Herbarium specimens provide verifiable and citable evidence of the occurrence of particular plants at particular points in space and time, and are vital resources for assessing extinction risk in the tropics, where plant diversity and threats to plants are greatest. We reviewed approaches to assessing extinction risk in response to the Convention on Biological Diversity's Global Strategy for Plant Conservation Target 2: an assessment of the conservation status of all known plant species by 2020. We tested five alternative approaches, using herbarium-derived data for trees, shrubs and herbs in five different plant groups from temperate and tropical regions. All species were previously fully assessed for the IUCN Red List. We found significant variation in the accuracy with which different approaches classified species as threatened or not threatened.

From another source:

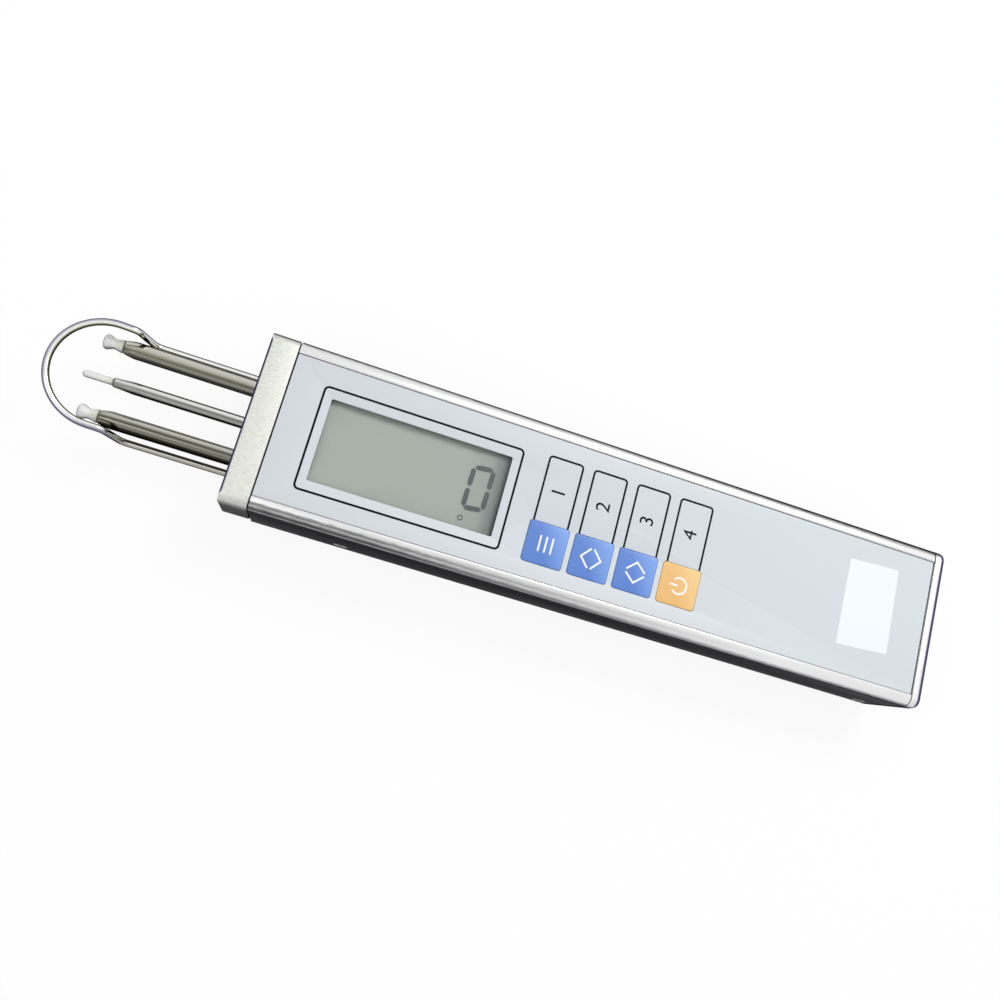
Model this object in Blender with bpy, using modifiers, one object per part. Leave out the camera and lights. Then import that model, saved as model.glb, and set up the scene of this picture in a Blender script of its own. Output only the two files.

Accuracy was highest for the machine learning model (90%) but the least data-intensive approach also performed well (82%). Despite concerns about spatial, temporal and taxonomic biases and uncertainties in herbarium data, when specimens represent the best available evidence for particular species, their use as a basis for extinction risk assessment is appropriate, necessary and urgent. Resourcing herbaria to maintain, increase and disseminate their specimen data is essential to guide and focus conservation action.This article is part of the theme issue ‘Biological collections for understanding biodiversity in the Anthropocene’.